A spectroscope analysis of Halley’s Comet has furthermore revealed the presence of cyanogen gas in the tail. Cyanogen is a compound of nitrogen and carbon, one of the most poisonous compounds with which the chemist is familiar. Prussic acid, potassium cyanide and many other cyanides, all of them almost instantaneously fatal if taken into the human system, are compounds of cyanogen. If that gas is present in large enough quantities, one flick of a Comet’s tail will end all human and animal existence.

So much is certain. A collision of the Earth with a Comet will undoubtedly prove disastrous—how disastrous will depend largely on the size of the Comet’s head and on its speed. That a violent heat will be developed, we have every reason to believe, from our knowledge of meteors. The mere movement of a meteor through the thin upper layers of our atmosphere produces a dazzling trail and reduces the meteor itself to a molten metallic mass. Arrest a body in swift motion, and you must dissipate its energy in some way. As a rule, the energy is converted into heat. A bullet discharged from a rifle is often melted when suddenly stopped by steel armour. A Comet travels at a pace compared with which a projectile, fired from the most powerful twelve-inch gun, seems only to crawl. What, then, must be the frightful effect when it strikes the Earth?

A Comet rushes through space not at the bullet’s rate of thousands of feet an hour, but of a million miles an hour. The bigger it is, and the faster it moves, the greater will be the heat developed by its stoppage.

“At the first contact with the upper regions of the atmosphere,” writes Prof. Simon Newcomb, “the whole heavens would be illuminated with a resplendence beyond that of a thousand Suns, the sky radiating a light which would blind every eye that beheld it, and a heat which would melt the hardest rocks.” The same conclusion was reached by Prof.
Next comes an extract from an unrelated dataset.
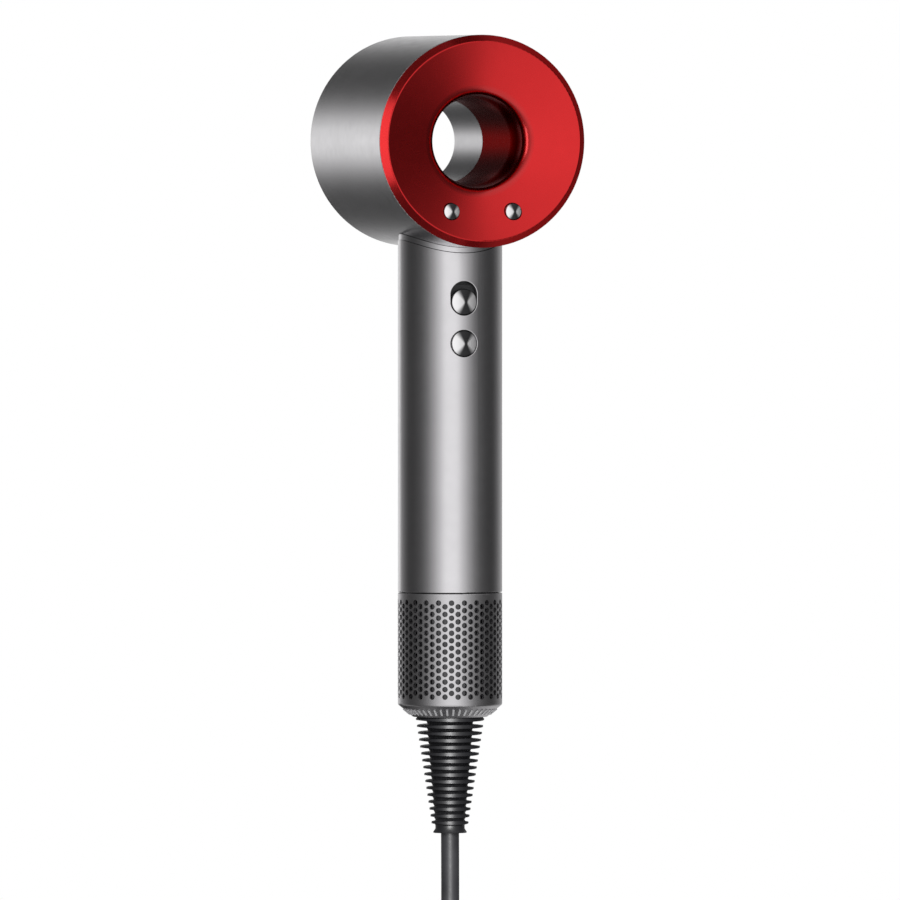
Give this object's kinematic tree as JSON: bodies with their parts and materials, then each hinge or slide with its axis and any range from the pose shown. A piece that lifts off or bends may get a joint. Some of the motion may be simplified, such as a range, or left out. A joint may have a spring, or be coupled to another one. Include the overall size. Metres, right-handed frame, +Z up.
{
  "type": "hair dryer",
  "caption": "Ring-head hair dryer: short barrel with an open bore, motor in a straight handle, perforated intake cage, ribbed strain relief and mains cord.",
  "frame": {"origin": "middle of the grip, on the handle's axis", "axes": "+Z up the handle towards the head, +Y the way the air blows, +X to the right seen from the controls"},
  "size_m": [0.077, 0.0969, 0.602],
  "materials": {
    "satin_nickel": "satin metallic lacquer",
    "red_satin": "satin metallic red lacquer",
    "spun_metal": "spun, fine circular brushing",
    "black_rubber": "matte",
    "cord_sheath": "smooth matte",
    "tie_strap": "matte strap",
    "pin_plating": "plated brass",
    "dark_plastic": "moulded, fine texture",
    "machined_alloy": "machined",
    "steel": "bright steel",
    "magnet": "nickel plated",
    "heater_wire": "oxidised resistance wire",
    "mica_board": "pressed mica",
    "circuit_board": "solder mask",
    "copper_winding": "enamelled copper",
    "foam": "open-cell foam",
    "wire_insulation": "smooth"
  },
  "bodies": {
    "root": {"air_guide": "dark_plastic", "attachment_magnets": "magnet", "bearings": "steel", "board_components": "dark_plastic", "board_screws": "steel", "carrier_screws": "steel", "clamp_screws": "steel", "control_board": "circuit_board", "cool_shot_spring": "steel", "cool_shot_switch": "dark_plastic", "cord_clamp": "dark_plastic", "cord_drop": "cord_sheath", "cord_hank": "cord_sheath", "cord_tail": "cord_sheath", "cord_tie": "tie_strap", "diffuser_frame": "dark_plastic", "filter_core": "dark_plastic", "filter_mesh": "steel", "front_ring": "satin_nickel", "handle_tube": "satin_nickel", "handle_wires": "wire_insulation", "head_leads": "wire_insulation", "head_shell": "satin_nickel", "heat_shield": "steel", "heater_coils": "heater_wire", "heater_frame": "mica_board", "inner_sleeve": "satin_nickel", "ion_emitter": "dark_plastic", "lead_in_cord": "cord_sheath", "lower_mount_ring": "black_rubber", "motor_board": "circuit_board", "motor_shroud": "dark_plastic", "neck_collar": "satin_nickel", "neck_duct": "dark_plastic", "outlet_grille": "dark_plastic", "plug_body": "cord_sheath", "plug_boot": "cord_sheath", "plug_pins": "pin_plating", "power_switch_block": "dark_plastic", "rear_funnel": "red_satin", "rear_gasket": "black_rubber", "silencer_foam": "foam", "stator_core": "steel", "stator_windings": "copper_winding", "strain_relief": "black_rubber", "switch_board": "circuit_board", "switch_carrier": "dark_plastic", "tact_switches": "dark_plastic", "thermal_fuse": "dark_plastic", "thermistor": "dark_plastic", "upper_frame": "dark_plastic", "upper_mount_ring": "black_rubber"},
    "speed_button": {"speed_button": "spun_metal"},
    "heat_button": {"heat_button": "spun_metal"},
    "power_slider": {"power_slider": "spun_metal"},
    "cool_shot_button": {"cool_shot_button": "spun_metal"},
    "rotor": {"impeller": "machined_alloy", "rotor_shaft": "steel", "rotor_magnet": "magnet"},
    "filter_cage": {"filter_cage": "satin_nickel"}
  },
  "joints": [
    {"name": "speed_button_press", "type": "slide", "parent": "root", "child": "speed_button", "axis": [0, 1, 0], "range_m": [0, 0.0008], "stiffness_N_per_m": 600},
    {"name": "heat_button_press", "type": "slide", "parent": "root", "child": "heat_button", "axis": [0, 1, 0], "range_m": [0, 0.0008], "stiffness_N_per_m": 600},
    {"name": "power_slide", "type": "slide", "parent": "root", "child": "power_slider", "axis": [0, 0, 1], "range_m": [0, 0.0026]},
    {"name": "cool_shot_press", "type": "slide", "parent": "root", "child": "cool_shot_button", "axis": [0, 1, 0], "range_m": [0, 0.0012], "stiffness_N_per_m": 600, "deforming": ["cool_shot_spring"]},
    {"name": "impeller_spin", "type": "hinge", "parent": "root", "child": "rotor", "pos_m": [0, 0, 0], "axis": [0, 0, 1], "continuous": true},
    {"name": "filter_cage_slide", "type": "slide", "parent": "root", "child": "filter_cage", "axis": [0, 0, -1], "range_m": [0, 0.05]}
  ]
}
Faye.

When the time comes for a collision with a Comet of formidable size, the human race will be in the horrible predicament of knowing the exact hour and minute of its doom. The newspapers will print a dispatch from some great observatory, reading perhaps like this:

“A telescopic Comet was discovered by Caxton in right ascension 7 hours 13 minutes 1 second, and declension 17 degrees 28 minutes 31 seconds. Moderate motion in a northwest direction.”
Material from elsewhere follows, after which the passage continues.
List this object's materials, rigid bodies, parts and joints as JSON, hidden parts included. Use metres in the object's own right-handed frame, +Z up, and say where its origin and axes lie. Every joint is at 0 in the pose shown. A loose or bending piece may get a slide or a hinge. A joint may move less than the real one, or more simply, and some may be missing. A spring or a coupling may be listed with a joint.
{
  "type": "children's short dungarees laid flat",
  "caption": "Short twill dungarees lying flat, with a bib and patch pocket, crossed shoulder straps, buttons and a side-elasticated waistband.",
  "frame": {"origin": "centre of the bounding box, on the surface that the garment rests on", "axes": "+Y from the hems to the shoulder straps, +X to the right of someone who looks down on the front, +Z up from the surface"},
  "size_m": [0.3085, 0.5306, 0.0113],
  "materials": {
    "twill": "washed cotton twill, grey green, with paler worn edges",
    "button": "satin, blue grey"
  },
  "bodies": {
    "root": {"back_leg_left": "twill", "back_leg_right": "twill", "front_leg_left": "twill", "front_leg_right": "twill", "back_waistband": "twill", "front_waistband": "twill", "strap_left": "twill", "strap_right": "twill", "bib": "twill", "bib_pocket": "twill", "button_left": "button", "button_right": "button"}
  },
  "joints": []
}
“If so large a body with so rapid a motion were to strike the Earth—a thing by no means impossible—the shock would reduce this beautiful world to its original chaos.”

—Edmund Halley.

At first the discovery produces not even a ripple of excitement. Telescopic Comets are discovered too frequently. Three days later the discoverer has worked out an ephemeris, which gives the date when the body will pass around the Sun, and which indicates the Comet’s path. He finds that on a certain date and at a certain hour the Earth and the Comet must crash together. Again and again he repeats his calculations, hoping that he may have erred. The utmost permissible allowance for accelerations and retardations caused by the outer planets of the solar system fails to change the result.
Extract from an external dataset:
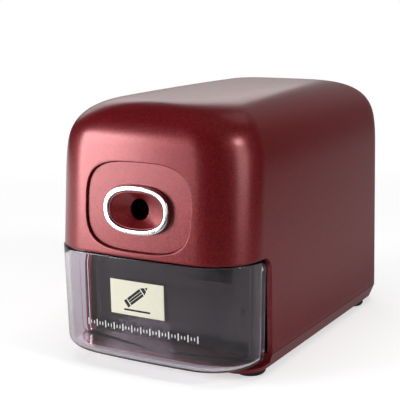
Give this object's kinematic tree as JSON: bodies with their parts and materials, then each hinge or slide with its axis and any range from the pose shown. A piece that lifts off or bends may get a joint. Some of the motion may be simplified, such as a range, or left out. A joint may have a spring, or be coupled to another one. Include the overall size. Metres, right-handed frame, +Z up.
{
  "type": "electric pencil sharpener",
  "caption": "Desktop electric pencil sharpener: rounded metallic red housing, oval chrome-ringed pencil hole and a clear smoky front drawer for shavings.",
  "frame": {"origin": "middle of the object's box, on the surface that its feet stand on", "axes": "+Z up, -Y towards the user (the side the pencil enters), +X to the right seen from the front"},
  "size_m": [0.1012, 0.1656, 0.1217],
  "materials": {
    "red_metallic": "satin metallic lacquer over moulded ABS",
    "chrome": "bright plated",
    "smoky_clear": "clear smoky moulded polystyrene, polished",
    "label_cream": "printed film, satin",
    "black_plastic": "fine moulded texture",
    "rubber": "matt",
    "steel": "zinc plated or turned",
    "tool_steel": "hardened, ground",
    "bronze": "sintered, oiled",
    "nylon_white": "moulded nylon with grease",
    "magnet_dark": "matt ferrite or carbon",
    "copper": "enamelled wire and bare bars",
    "coil_tape": "yellow film",
    "board_green": "solder mask",
    "capacitor_sleeve": "shrink sleeve"
  },
  "bodies": {
    "housing": {"housing_shell": "red_metallic", "base_tray": "red_metallic", "front_panel": "red_metallic", "bezel_ring": "chrome", "chassis": "black_plastic", "pencil_guide": "black_plastic", "motor_end_cap": "black_plastic", "start_switch": "black_plastic", "drawer_switch": "black_plastic", "mains_inlet": "black_plastic", "bridge_rectifier": "black_plastic", "foot_front_left": "rubber", "foot_front_right": "rubber", "foot_rear_left": "rubber", "foot_rear_right": "rubber", "case_screw_1": "steel", "case_screw_2": "steel", "case_screw_3": "steel", "case_screw_4": "steel", "plate_screw_1": "steel", "plate_screw_2": "steel", "plate_screw_3": "steel", "plate_screw_4": "steel", "motor_screw_1": "steel", "motor_screw_2": "steel", "idler_axle": "steel", "motor_plate": "steel", "motor_can": "steel", "lever_pin": "steel", "transformer_core": "steel", "inlet_pin_left": "steel", "inlet_pin_right": "steel", "ring_gear": "tool_steel", "front_bearing": "bronze", "rear_bearing": "bronze", "motor_front_bush": "bronze", "motor_rear_bush": "bronze", "magnet_left": "magnet_dark", "magnet_right": "magnet_dark", "brush_left": "magnet_dark", "brush_right": "magnet_dark", "transformer_coil": "coil_tape", "rectifier_board": "board_green", "capacitor": "capacitor_sleeve"},
    "drawer": {"drawer": "smoky_clear", "drawer_label": "label_cream"},
    "rotor": {"armature": "steel", "armature_winding": "copper", "commutator": "copper", "motor_pinion": "bronze"},
    "idler": {"idler_gear": "nylon_white"},
    "carrier": {"carrier": "steel", "cutter_axle": "steel", "drive_gear": "nylon_white"},
    "cutter": {"cutter": "tool_steel", "cutter_pinion": "steel"},
    "start_lever": {"start_lever": "steel"},
    "start_plunger": {"start_plunger": "black_plastic"},
    "drawer_plunger": {"drawer_plunger": "black_plastic"}
  },
  "joints": [
    {"name": "drawer_slide", "type": "slide", "parent": "housing", "child": "drawer", "axis": [0, -1, 0], "range_m": [0, 0.038]},
    {"name": "rotor_spin", "type": "hinge", "parent": "housing", "child": "rotor", "pos_m": [0, 0.01776, 0.03683], "axis": [0, 1, 0], "continuous": true},
    {"name": "idler_spin", "type": "hinge", "parent": "housing", "child": "idler", "pos_m": [0.018, -0.02224, 0.05016], "axis": [0, 1, 0], "continuous": true},
    {"name": "carrier_spin", "type": "hinge", "parent": "housing", "child": "carrier", "pos_m": [0, -0.04224, 0.0754], "axis": [0, 1, 0], "continuous": true},
    {"name": "cutter_spin", "type": "hinge", "parent": "carrier", "child": "cutter", "pos_m": [0, -0.06067, 0.0871], "axis": [0, 0.9799, -0.1994], "continuous": true},
    {"name": "start_lever_swing", "type": "hinge", "parent": "housing", "child": "start_lever", "pos_m": [0.01693, -0.07054, 0.0802], "axis": [0, 1, 0], "range_deg": [0, 8], "stiffness_Nm_per_rad": 0.01, "springref_deg": -2.86},
    {"name": "start_plunger_press", "type": "slide", "parent": "housing", "child": "start_plunger", "axis": [0, 0, -1], "range_m": [0, 0.0015]},
    {"name": "drawer_plunger_release", "type": "slide", "parent": "housing", "child": "drawer_plunger", "axis": [0, -1, 0], "range_m": [0, 0.0012]}
  ],
  "couplings": [
    {"joint": "idler_spin", "follows": "rotor_spin", "ratio": -0.27273},
    {"joint": "carrier_spin", "follows": "rotor_spin", "ratio": 0.079545},
    {"joint": "cutter_spin", "follows": "rotor_spin", "ratio": -0.28636},
    {"joint": "start_plunger_press", "follows": "start_lever_swing", "m_per_rad": 0.01},
    {"joint": "drawer_plunger_release", "follows": "drawer_slide", "ratio": 0.031579}
  ]
}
The Earth and the Comet must meet. With some hesitation the astronomer sends a telegram to a central observatory, which acts as a distributor of astronomical news. At first his prediction is discredited and even laughed at. Another computation is made at the observatory. Again mathematics infallibly indicates the exact time and place of the encounter, and the last lingering hope is dispelled. Telegrams are sent to astronomical societies, to the leading scientific periodicals and to the newspapers.

At first the prediction of the Earth’s doom is received with popular incredulity, engendered by years of newspaper misrepresentation. The world’s end has been too frequently and too frightfully foretold on flamboyant double-page Sunday editions. When the truth is at last accepted, after days of insistent repetition of the original announcement, a wave of terror runs through the world.

There is no escape. International committees of astronomers meet daily to mark the approach of the Comet. Bulletins are published announcing the steadily dwindling distance between the world and the huge projectile in the sky. The great tail, arching the Heavens as the Comet approaches, seems like a mighty, fiery sword held in an unseen Titanic hand and relentlessly sweeping down. The temples, churches and synagogues are thronged with supplicating multitudes on bended knees, in a catalepsy of terror. The stock exchanges, banks, shops and public institutions are deserted. Business is at a standstill. The roar of the street is hushed. No wagons rattle over the pavement; no hucksters call out their wares.

As the Comet draws nearer and nearer, night changes into an awful, nocturnal day. Even at noon the Comet outshines the Sun. There is no twilight. The Sun sets; but the Comet glows in the sky, another more brilliant luminary, marvellously yet fearfully arrayed in a fiery plume that overspreads the sky. The Moon is completely lost, and the Stars are drowned out in this dazzling glare. Warned by the astronomers, mankind takes refuge in subterranean retreats to await its fate.

Long before the actual collision—long before the Earth is reduced to a maelstrom of lava, gas, steam and planetary debris—mankind is annihilated with merciful swiftness by heat and suffocation. A candle flame blown out by a gust of wind is not more quickly extinguished.

When the Comet encounters the upper layers of the atmosphere, there is a blinding flash, due to friction between the air and the Comet. A few seconds later the crash comes. From within, molten rock and flame, pent up for geologic ages, burst forth, geyser-like. The Earth is converted into a gigantic volcano, in the eruption of which oceans are spilled and continents are torn asunder, to vanish like wax in a furnace.

When it is all over, the Earth swims through space, a blackened planetary cinder,—desolate and dead.